Software Architecture for Fault-Tolerant Multicore Computing with Hybridized Non-Volatile Memories


Grant Data
Project Title
Software Architecture for Fault-Tolerant Multicore Computing with Hybridized Non-Volatile Memories
Principal Investigator
Professor Wang, Cho Li   (Principal Investigator (PI))
Duration
36
Start Date
2015-09-01
Amount
871036
Conference Title
Software Architecture for Fault-Tolerant Multicore Computing with Hybridized Non-Volatile Memories
Presentation Title
Keywords
Fault tolerance, Many-core, Non-volatile memory, Operating systems, STT-MRAM
Discipline
Software
Panel
Engineering (E)
HKU Project Code
17210615
Grant Type
General Research Fund (GRF)
Funding Year
2015
Status
Completed
Objectives
1) Propose a new fault-tolerant multicore architecture fabricated from the next-generation non-volatile memory (e.g., STT-RAM) used as last level cache (LLC), on-chip programmable scratchpad memory, and off-chip memory; 2) Revamp the Linux operating system to exploit such special hybridized memory hierarchy with both caches and programmable scratchpads SRAM and STT-MRAM. A novel persistent process model and a persistent page table design are proposed to help provide native fault tolerance for program execution against transient and crash failures; 3) Explore new data affinity techniques tailored to big data computing along the abovementioned memory hierarchy.

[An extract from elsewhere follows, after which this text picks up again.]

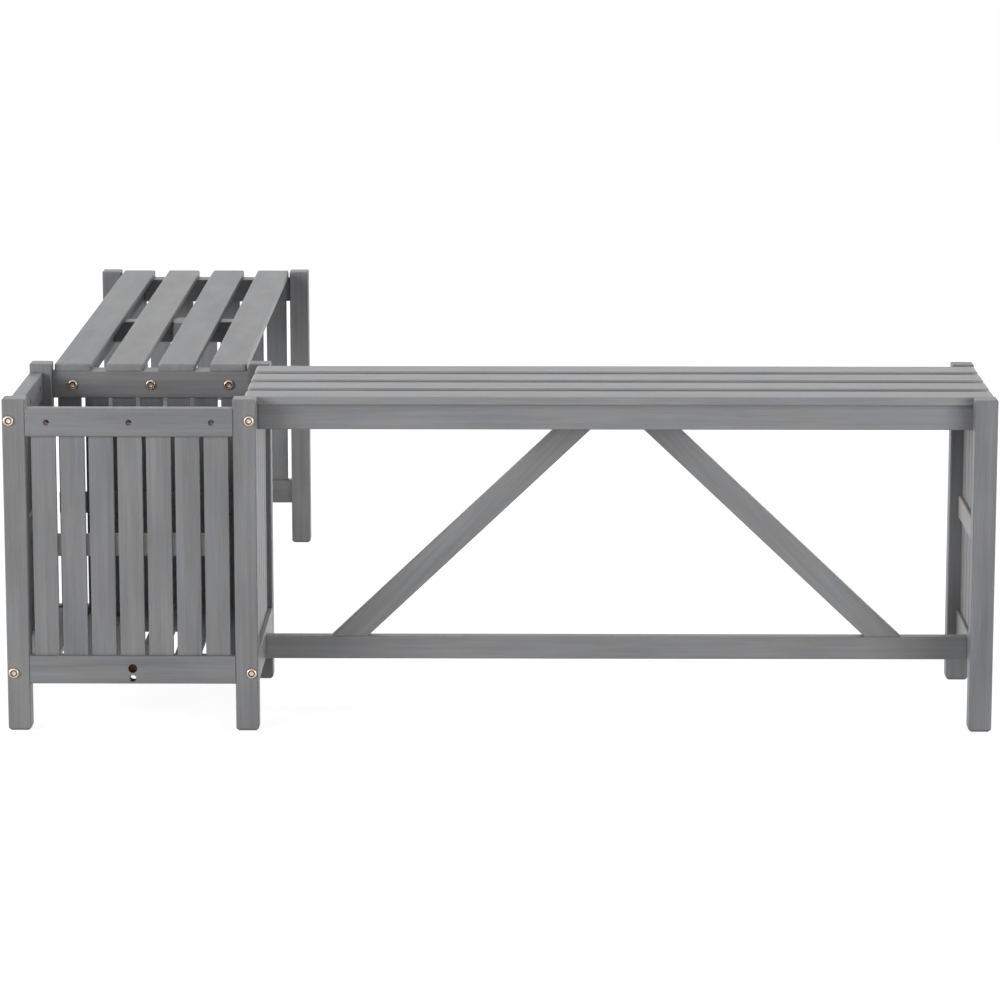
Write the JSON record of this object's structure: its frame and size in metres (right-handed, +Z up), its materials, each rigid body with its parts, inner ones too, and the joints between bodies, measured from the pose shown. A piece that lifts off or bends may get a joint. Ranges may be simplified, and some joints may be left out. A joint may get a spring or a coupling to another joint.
{
  "type": "corner bench with planter",
  "caption": "Slatted square planter box of grey-stained hardwood in the corner of an L, with a low slatted bench on braced legs along each of two of its sides.",
  "frame": {"origin": "middle of the whole object's bounding box, bolt heads included, at the ground", "axes": "+Z up, +X along the right bench away from the planter, +Y along the back bench away from the planter"},
  "size_m": [1.1734, 1.177, 0.4],
  "materials": {
    "stained_wood": "semi-opaque grey stain, matt",
    "dowel_wood": "plain beech",
    "bolt_brass": "yellow-passivated, satin",
    "insert_steel": "zinc plated"
  },
  "bodies": {
    "root": {"back_bench_apron_inner": "stained_wood", "back_bench_apron_outer": "stained_wood", "back_bench_brace_far": "stained_wood", "back_bench_brace_near": "stained_wood", "back_bench_end_bottom_rail": "stained_wood", "back_bench_end_mid_batten": "stained_wood", "back_bench_end_rail_far": "stained_wood", "back_bench_end_rail_near": "stained_wood", "back_bench_end_slats": "stained_wood", "back_bench_end_top_rail": "stained_wood", "back_bench_leg_inner": "stained_wood", "back_bench_leg_outer": "stained_wood", "back_bench_mid_rail": "stained_wood", "back_bench_seat_slats": "stained_wood", "back_bench_stretcher": "stained_wood", "bench_bolts": "bolt_brass", "bench_inserts": "insert_steel", "corner_bolts": "bolt_brass", "corner_inserts": "insert_steel", "planter_back_bottom_rail": "stained_wood", "planter_back_mid_batten": "stained_wood", "planter_back_slats": "stained_wood", "planter_back_top_rail": "stained_wood", "planter_floor_batten_back": "stained_wood", "planter_floor_batten_front": "stained_wood", "planter_floor_slats": "stained_wood", "planter_front_bottom_rail": "stained_wood", "planter_front_mid_batten": "stained_wood", "planter_front_slats": "stained_wood", "planter_front_top_rail": "stained_wood", "planter_left_bottom_rail": "stained_wood", "planter_left_mid_batten": "stained_wood", "planter_left_slats": "stained_wood", "planter_left_top_rail": "stained_wood", "planter_post_back_left": "stained_wood", "planter_post_back_right": "stained_wood", "planter_post_front_left": "stained_wood", "planter_post_front_right": "stained_wood", "planter_right_bottom_rail": "stained_wood", "planter_right_mid_batten": "stained_wood", "planter_right_slats": "stained_wood", "planter_right_top_rail": "stained_wood", "right_bench_apron_inner": "stained_wood", "right_bench_apron_outer": "stained_wood", "right_bench_brace_far": "stained_wood", "right_bench_brace_near": "stained_wood", "right_bench_end_bottom_rail": "stained_wood", "right_bench_end_mid_batten": "stained_wood", "right_bench_end_rail_far": "stained_wood", "right_bench_end_rail_near": "stained_wood", "right_bench_end_slats": "stained_wood", "right_bench_end_top_rail": "stained_wood", "right_bench_leg_inner": "stained_wood", "right_bench_leg_outer": "stained_wood", "right_bench_mid_rail": "stained_wood", "right_bench_seat_slats": "stained_wood", "right_bench_stretcher": "stained_wood", "stretcher_bolts": "bolt_brass", "stretcher_dowels": "dowel_wood", "stretcher_inserts": "insert_steel"}
  },
  "joints": []
}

In particular, we propose anti-caching of datasets whose access via the conventional cacheable datapath could cause serious cache pollution. The anti-caching mechanism exploits the on-chip programmable memory; 4) Failure-atomicity using non-volatile memory: we will design and implement kernel modules to ensure global consistent state of data stored across non-volatile MRAM and volatile memory components (DRAM, caches, store buffers, etc.) using variant schemes of read-copy-update (RCU) synchronization [and transactional semantics, for comparison] in the OS; 5) Propose a new fault-tolerant programming model, built atop a new object abstraction, call ""FT-Object"", to facilitate fast recovery, supplemented with a library containing common data structures like trees, lists and maps, built from FT-Object for effortless marriage of fault tolerance and user-friendly programming.